Produksi rokok konvensional ilegal ditemukan di Jawa Tengah, yakni Pati, Kudus, dan Jepara, serta Provinsi Jawa Timur, meliputi, Sidoarjo, Madura, Malang, dan Pasuruan.

“Kemudian pemasaran terbesar yang kami gempur adalah Sulawesi Selatan, Jambi, dan Banjarmasin,” ucapnya, Rabu (13/11).

Untuk rokok non konvensional ilegal, ia menyebut pemasarannya banyak dilakukan melalui penjualan daring (e-commerce). Pihaknya telah mengamankan dua tersangka rokok non konvensional ilegal yang omsetnya mencapai Rp18 miliar per bulan.

“Omzetnya sudah termasuk golongan bisnis, bukan lagi konsumsi pribadi,” paparnya.

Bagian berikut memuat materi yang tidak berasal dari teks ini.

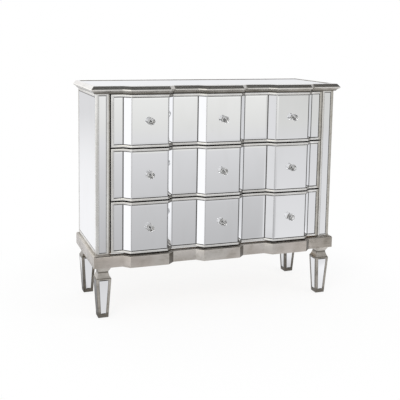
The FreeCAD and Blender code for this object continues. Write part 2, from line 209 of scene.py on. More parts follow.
def noise(place, scale, detail=3.0, stretch=None, distortion=0.0):
    """Cloudy noise from 0 to 1 with its features 1 / scale metres apart, stretched where that is given."""
    graph = place.graph
    if stretch:
        place = graph.node("ShaderNodeVectorMath", {"operation": "MULTIPLY"}, {0: place, 1: stretch})
    sockets = {"Vector": place, "Scale": scale, "Detail": detail, "Distortion": distortion}
    return graph.node("ShaderNodeTexNoise", {}, sockets)


def mark(graph, name):
    """A mark that was left on faces while they were made, from 0 to 1."""
    return graph.node("ShaderNodeAttribute", {"attribute_name": name}, output="Fac")


def bump(height, distance, strength=1.0):
    """Raise a surface by a height signal times a distance in metres."""
    return height.graph.node("ShaderNodeBump", {}, {
        "Height": height, "Distance": distance, "Strength": strength,
    })


def surface(graph, sockets):
    """End a finish in a Principled shader with these sockets."""
    shader = graph.node("ShaderNodeBsdfPrincipled", {}, sockets)
    graph.node("ShaderNodeOutputMaterial", {}, {"Surface": shader})


# %% [markdown]
# ### Mirror glass
# A mirror is metal behind glass. Seen from a step away the silver does the work, so the shader is a
# clean metal with hardly any roughness, faint cleaning smears and a slow waviness of the glass. Each
# facet is a separate plate, and along its ground edge the silver stops and the dark backing shows,
# with painted shade of the joint between plates darkening it further.

# %% Mirror
silver = (0.935, 0.94, 0.95)
hazed_silver = (0.90, 0.905, 0.91)
# Dark backing along the ground edge, also used as painted shade in the joints between plates
edge_backing_and_shade = (0.07, 0.066, 0.06)


def make_mirror():
    material, graph, place = new_finish("mirror")
    smear = noise(place, 14.0, 4.0, (1.0, 1.0, 0.35), 0.6)
    haze = smear.between(0.45, 0.85)
    wave = noise(place, 3.5, 1.0)
    # The ground edge mark darkens the plate as dark backing and as painted shade of the joint
    ground_and_shade = mark(graph, "ground_edge_and_shade")
    surface(graph, {
        "Base Color": mixed(ground_and_shade, mixed(haze, silver, hazed_silver), edge_backing_and_shade),
        "Metallic": 1.0,
        "Roughness": 0.012 + haze * 0.02 + ground_and_shade * 0.35,
        "Normal": bump(wave, 0.0006, 0.15),
    })
    return material


mirror = make_mirror()
print("made", mirror.name)

# %% [markdown]
# ### Silver leaf
# Thin leaf is laid in squares over primed wood, toned with a brown glaze and sealed. It shines like
# metal, but softly. The glaze leaves clouds, streaks and specks, the squares lap in faint lines, the
# brush leaves a grain, and the arrises are rubbed to another tone, lighter as a painted highlight except
# on the legs; the top's nose gets a painted highlight too. Painted shade is added to the glaze in
# hollows, under the top, along gaps, on the back legs and on chosen faces that look right, left or level,
# and where the sum lies thickest it turns to a dark stain. A clear coat gives the sheen that level faces
# show at a low angle. The frames of the body are bright, the plinth is toned down, and the legs are
# toned nearly to bronze with dark worn arrises. Faces that are marked bare show wood.

# %% Silver leaf
leaf_square = 0.085
lap_width = 0.0016
# Dark stain of the thickest glaze, also used as painted shade on marked faces
dark_stain_and_shade = (0.085, 0.073, 0.058)
bare_light = (0.55, 0.40, 0.26)
bare_dark = (0.44, 0.31, 0.19)


def make_leaf(name, light, warm, glaze_and_shade_colour, rubbed_and_highlight_colour, glazing, roughness, metal, glaze_shade_and_highlight):
    """Leaf of two tones under a glazing, to which a function of X, Y and Z adds more glazing and painted
    shade, or lightens it as a painted highlight.
    """
    material, graph, place = new_finish(name)
    cloud = noise(place, 16.0, 5.0, distortion=0.4)
    drift = noise(place, 5.0, 2.0)
    speck = noise(place, 210.0, 2.0)
    brush = noise(place, 60.0, 3.0, (1.0, 1.0, 9.0))
    streak = noise(place, 30.0, 4.0, (1.0, 1.0, 4.0))
    x = graph.node("ShaderNodeSeparateXYZ", {}, {"Vector": place}, "X")
    along = (x + x.other("Y") + drift * 0.02) / leaf_square
    lap = along.math("PINGPONG", along, 0.5).between(0.0, lap_width / leaf_square, 1.0, 0.0)
    worn = cloud.between(0.42, 0.72) + streak.between(0.50, 0.72) * 0.6
    glaze_and_shade = worn * glazing + speck.between(0.60, 0.74) * 0.16 + lap * 0.08
    # Painted shade from the face marks and from the placed function joins the glaze here
    glaze_and_shade = glaze_and_shade + mark(graph, "underside_and_pocket_shade") * 0.75 + glaze_shade_and_highlight(x, x.other("Y"), x.other("Z"))
    # The dark stain takes the thickest glaze and the faces marked for painted shade
    stain_and_shade = glaze_and_shade.math("MAXIMUM", glaze_and_shade - 1.0, mark(graph, "painted_shade"))
    stain_and_shade = stain_and_shade.math("MINIMUM", stain_and_shade, 1.0)
    glaze_and_shade = glaze_and_shade.math("MINIMUM", glaze_and_shade, 1.0)
    tone = mixed(drift.between(0.35, 0.65), light, warm)
    # Rubbed arrises: darker wear on the legs, a lighter painted highlight elsewhere and on the top's nose
    rubbed_and_highlight = mark(graph, "rubbed_and_highlight") * speck.between(0.35, 0.60, 1.0, 0.35)
    leafed = mixed(stain_and_shade, mixed(rubbed_and_highlight, mixed(glaze_and_shade, tone, glaze_and_shade_colour), rubbed_and_highlight_colour), dark_stain_and_shade)
    bare = mark(graph, "bare")
    covered = 1.0 - bare
    surface(graph, {
        "Base Color": mixed(bare, leafed, mixed(brush.between(0.3, 0.7), bare_light, bare_dark)),
        "Metallic": (metal - glaze_and_shade * 0.2 - stain_and_shade * 0.3) * covered,
        "Roughness": roughness + glaze_and_shade * 0.2 + brush * 0.06 + bare * 0.3,
        "Coat Weight": covered * 0.45,
        "Coat Roughness": 0.12,
        "Normal": bump(brush * 0.6 + cloud * 0.8, 0.0003, 0.35),
    })
    return material


# Heights on a leg, places across and behind the front, and the height at which the top begins
shaft_top = 0.1605
neck_foot = 0.182
neck_top = 0.187
drawer_half = 0.447
stile_inner = 0.451
outer_frame = 0.4935
stile_back = -0.121
body_top = 0.875


def shade_and_glaze_on_leg(x, y, z):
    """None at the flare, some below it, more towards the foot and heavy on the foot, painted shade in the
    neck and at the ledge, and painted shade over the back legs.
    """
    below_flare = z.between(neck_top - 0.001, neck_top + 0.001, 0.30, 0.0)
    downwards = z.between(0.03, 0.15, 0.2, 0.0)
    # Painted shade in the recessed neck and at the ledge under it
    neck = z.within((neck_foot - 0.0005, neck_foot + 0.0005), (neck_top - 0.0005, neck_top + 0.0005), 0.6)
    ledge = z.within((shaft_top - 0.0015, shaft_top - 0.0003), (shaft_top + 0.001, shaft_top + 0.0025), 0.6)
    foot = z.between(0.018, 0.026, 0.5, 0.0)
    # The last term is painted shade over the back legs
    return below_flare + downwards + neck + ledge + foot + y.between(-0.05, 0.05, 0.0, 0.4)


def shade_and_glaze_on_frame(x, y, z):
    """More on the stiles than on the drawers, with painted shade along the upright gaps, stronger on the
    right, and on the right lips and right frames.
    """
    wide = x.math("ABSOLUTE", x)
    stiles = wide.between(drawer_half, stile_inner + 0.001, 0.0, 0.12)
    rise = (stile_inner - 0.002, stile_inner - 0.001)
    fall = (stile_inner + 0.0035, stile_inner + 0.005)
    # Painted shade along the upright gaps, stronger on the right
    gaps = wide.within(rise, fall, 1.7) * x.between(-0.1, 0.1, 0.6, 1.0)
    rise = (drawer_half - 0.010, drawer_half - 0.009)
    fall = (drawer_half + 0.0005, drawer_half + 0.0015)
    # Painted shade on the right lips of the drawers and on the right frames
    right_lips = x.within(rise, fall, 0.8)
    right_frame = x.between(outer_frame - 0.001, outer_frame, 0.0, 0.7)
    on_front = y.between(stile_back - 0.004, stile_back + 0.001, 1.0, 0.0)
    return stiles + gaps + (right_lips + right_frame) * on_front


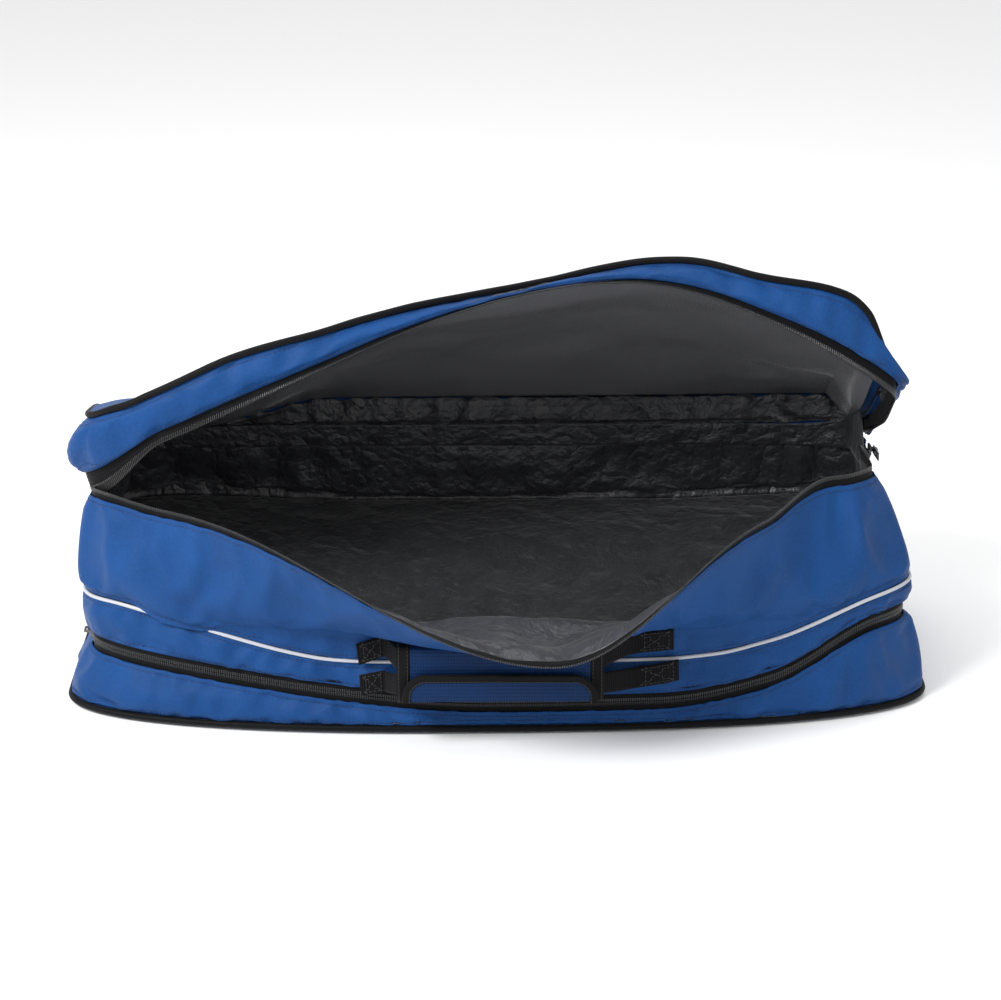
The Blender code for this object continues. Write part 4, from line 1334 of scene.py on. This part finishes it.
def area_light(name, place_at, size, power):
    """A rectangular lamp that faces the bag."""
    data = bpy.data.lights.new(name, "AREA")
    data.shape = "RECTANGLE"
    data.size, data.size_y = size
    data.energy = power
    lamp = bpy.data.objects.new(name, data)
    lamp.location = place_at
    lamp.rotation_euler = (Vector((0, 0, 0.1)) - Vector(place_at)).to_track_quat("-Z", "Y").to_euler()
    bpy.context.scene.collection.objects.link(lamp)


def floor():
    mesh = bpy.data.meshes.new("floor")
    size = 8.0
    corners = [(-size, -size, 0), (size, -size, 0), (size, size, 0), (-size, size, 0)]
    mesh.from_pydata(corners, [], [(0, 1, 2, 3)])
    ground = bpy.data.objects.new("floor", mesh)
    ground.location = (0, 0, -0.0005)
    look = bpy.data.materials.new("floor")
    look.use_nodes = True
    shader = look.node_tree.nodes["Principled BSDF"]
    shader.inputs["Base Color"].default_value = (0.9, 0.9, 0.9, 1)
    shader.inputs["Roughness"].default_value = 0.9
    mesh.materials.append(look)
    bpy.context.scene.collection.objects.link(ground)


def lights():
    world = bpy.data.worlds.new("studio")
    world.use_nodes = True
    world.node_tree.nodes["Background"].inputs["Color"].default_value = (1, 1, 1, 1)
    world.node_tree.nodes["Background"].inputs["Strength"].default_value = 0.85
    bpy.context.scene.world = world
    area_light("key", (-1.3, -1.2, 1.7), (0.9, 0.8), 58)
    area_light("fill", (1.8, -1.4, 1.0), (1.2, 1.2), 4)
    area_light("top", (0.2, 0.6, 2.2), (1.6, 1.0), 14)


def camera():
    a, e = CAMERA_AZIMUTH, CAMERA_ELEVATION
    back = (math.sin(a) * math.cos(e), -math.cos(a) * math.cos(e), math.sin(e))
    data = bpy.data.cameras.new("camera")
    viewer = bpy.data.objects.new("camera", data)
    viewer.location = [t + b * CAMERA_DISTANCE for t, b in zip(CAMERA_TARGET, back)]
    viewer.rotation_euler = (math.pi / 2 - e, 0, a)
    data.sensor_width, data.lens = 36, LENS
    data.shift_x, data.shift_y = SHIFT_X, SHIFT_Y
    bpy.context.scene.collection.objects.link(viewer)
    bpy.context.scene.camera = viewer
    bpy.context.scene.view_settings.view_transform = "Standard"


lower_wall()
middle_wall()
upper_wall()
lid_wall()
base_panel()
divider()
lid_panels()
rear_gusset()
piping_backing()
pipings()
zips()
handle()
metal_parts()
floor()
lights()
camera()
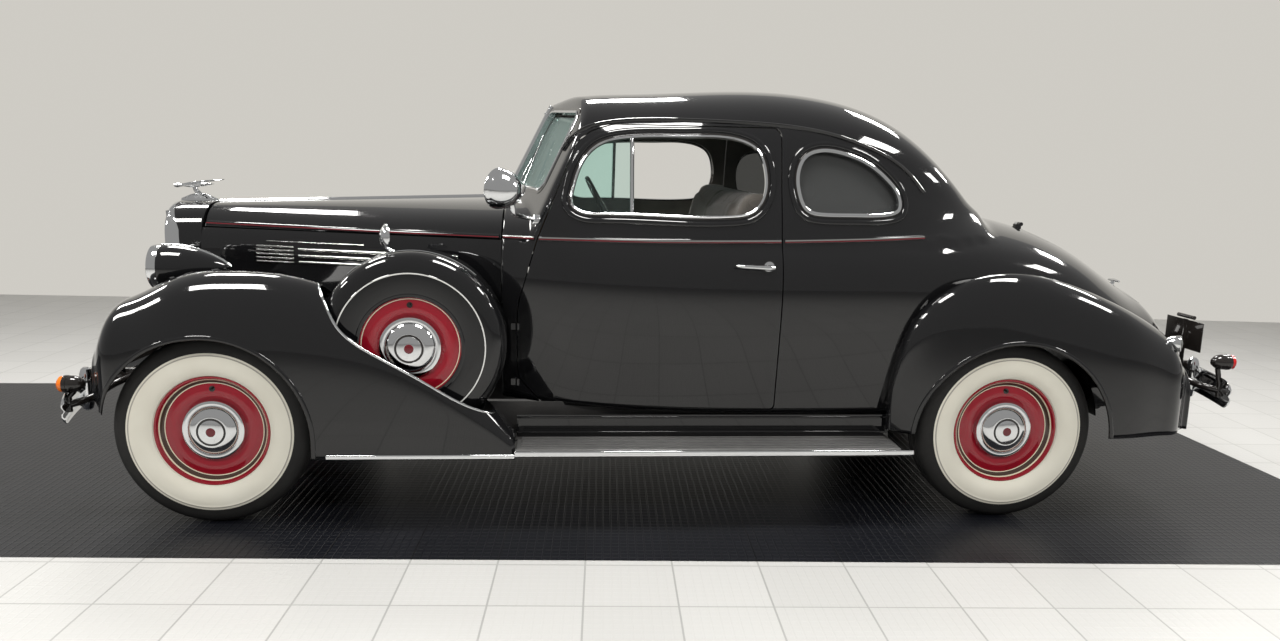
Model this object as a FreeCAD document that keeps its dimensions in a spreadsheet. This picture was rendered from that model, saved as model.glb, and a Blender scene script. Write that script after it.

Menyusul produk hasil tembakau, barang pornografi tercatat terbesar kedua melanggar bea dan cukai. Mayoritas barang pornografi ilegal tersebut diperjualbelikan lewat e-commerce.

Barang itu, lantas dikirim melalui jalur pos. “Tangkapan terbanyak kami lakukan di kantor pos, jadi mereka mendatangkan barang-barang yang dilarang ini melalui e-commerce dan dikirim via kantor pos,” jelasnya.

Pada posisi ketiga, terdapat produk Minuman Mengandung Ethyl Alkohol (MMEA) yang mencapai 1.588 kasus. Selanjutnya, kosmetik, obat-obatan, dan bahan kimia mencapai 660 kasus. Untuk produk kosmetik, ia menuturkan mayoritas barang ilegal berasal dari Korea Selatan.

“Kami melakukan kontrol yang ketat karena barang kiriman itu hanya boleh maksimal 10 pieces. Saat ini kami sedang kaji ulang apakah 10 ini terlalu banyak atau tidak,” ungkapnya.

Berikutnya, 10 besar produk yang melanggar aturan bea dan cukai secara berurutan meliputi barang teknologi canggih yakni handphone dan gadget sebanyak 602 kasus, komoditas elektronik 524 kasus, dan Tekstil dan Produk Tekstil (TPT) 507 kasus.

Lebih lanjut, bibit dan benih tanaman mencapai 492 kasus, kendaraan dan onderdil 437 kasus, dan alat kesehatan 367 kasus.

Secara kumulatif, penindakan kasus impor mencapai 10.842 kasus dengan perkiraan nilai barang hasil penindakan (BHP) mencapai Rp3,68 triliun hingga Oktober 2019. Sementara itu, penindakan kasus ekspor sebanyak 230 kasus dengan prediksi nilai BHP Rp119 miliar.